[Object modeling scripts]
# # # #

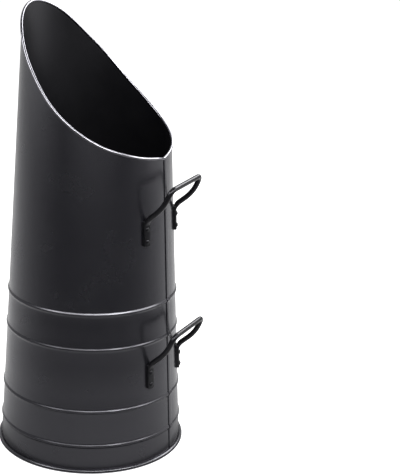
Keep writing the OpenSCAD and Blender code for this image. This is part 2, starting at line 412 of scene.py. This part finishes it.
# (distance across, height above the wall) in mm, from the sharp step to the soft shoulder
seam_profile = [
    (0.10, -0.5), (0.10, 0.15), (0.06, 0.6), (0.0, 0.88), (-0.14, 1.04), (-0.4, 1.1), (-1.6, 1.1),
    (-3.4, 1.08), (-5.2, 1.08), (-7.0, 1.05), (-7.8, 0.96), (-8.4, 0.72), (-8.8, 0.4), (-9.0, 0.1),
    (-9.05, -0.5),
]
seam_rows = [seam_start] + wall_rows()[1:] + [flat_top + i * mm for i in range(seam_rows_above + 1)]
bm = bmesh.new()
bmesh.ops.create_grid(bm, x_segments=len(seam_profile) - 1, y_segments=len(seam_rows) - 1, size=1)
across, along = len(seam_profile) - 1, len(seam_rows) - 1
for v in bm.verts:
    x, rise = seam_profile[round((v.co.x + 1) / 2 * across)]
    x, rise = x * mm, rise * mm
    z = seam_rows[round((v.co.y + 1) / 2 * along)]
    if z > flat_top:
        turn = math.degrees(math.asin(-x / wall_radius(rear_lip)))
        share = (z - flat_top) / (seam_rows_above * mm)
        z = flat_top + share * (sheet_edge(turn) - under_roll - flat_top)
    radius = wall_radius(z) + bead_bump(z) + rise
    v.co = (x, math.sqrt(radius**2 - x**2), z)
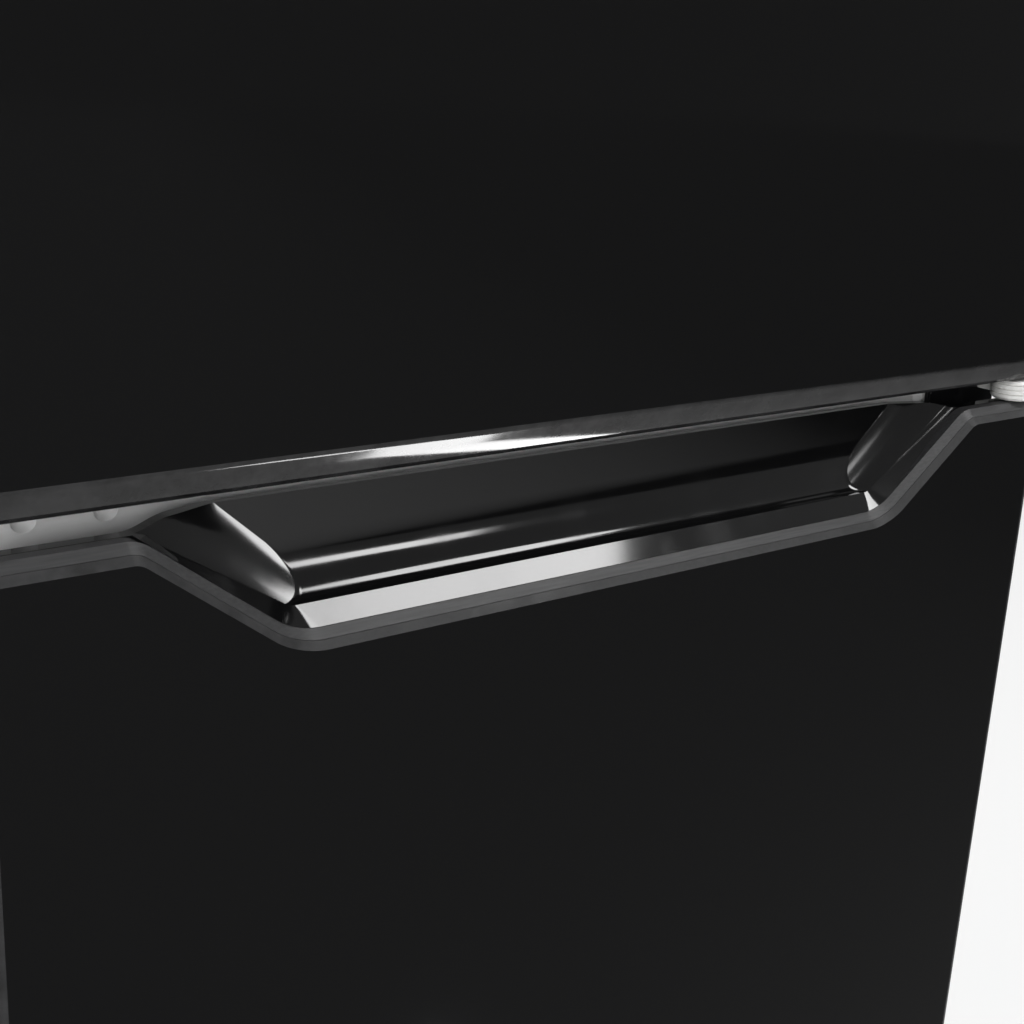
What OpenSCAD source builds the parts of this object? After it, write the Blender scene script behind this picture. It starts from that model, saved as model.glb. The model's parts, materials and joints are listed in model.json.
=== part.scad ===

# # # #

**Challenge:** Give the lines exactly as they stand, from the line with "What OpenSCAD source" through the end of the material.

**Solution to this problem:**
What OpenSCAD source builds the parts of this object? After it, write the Blender scene script behind this picture. It starts from that model, saved as model.glb. The model's parts, materials and joints are listed in model.json.
=== part.scad ===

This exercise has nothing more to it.